Magnetic properties and orbital anisotropy driven by Mn2+ in nonstoichiometric LaxMnO3-δ thin films

Magnetic measurements by complementary techniques have shown that the substitution of Mn2+ in the A site strongly influences the electronic and magnetic properties of nonstoichiometric LaxMnO3-delta thin films (x = 0.66 -> 1.07). We have studied a series of samples deposited on SrTiO3 (100) substrates by molecular beam epitaxy. SQUID magnetometer has been used to measure the dependence of magnetization on temperature and applied magnetic field between 400 K and 10 K. Mn L-2,L-3 x-ray absorption spectra (XAS) have revealed the presence of Mn2+ in the samples with smaller x, which are ferromagnetic. The dependence of XAS on linear polarization (linear dichroism) has revealed the magnetic anisotropy and the orbital preferential occupation as a function of x.
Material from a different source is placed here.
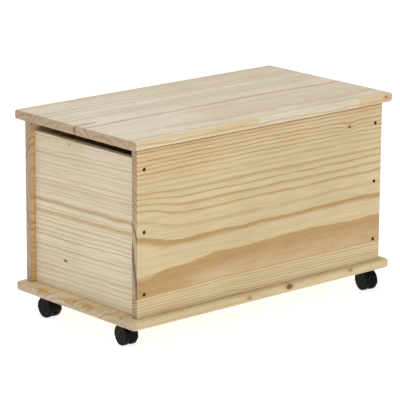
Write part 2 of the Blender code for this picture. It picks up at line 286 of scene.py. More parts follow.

Magnetic hysteresis loops and magnetic circular dichroism have allowed us to determine the ferromagnetic easy axis and the presence of a second coercive field in some of the samples. O K edge XAS has provided an insight into the band hybridization as a function of the La/Mn ratio and Mn2+ content. The experimental results reveal the double role of divalent Mn in these films. For x << 1 the Mn2+ ions at the A site stabilize to a robust ferromagnetic phase (T-C similar or equal to 350 K) and influence the orbital occupation of Mn3+ at the B site in the residual antiferromagnetic phase. These results indicate that substitution of La3+ with a magnetic divalent ion (Mn2+) gives rise to structural distortions overcoming the uniaxial strain induced by the substrate and to an unexpectedly strong superexchange interaction between A and B sites.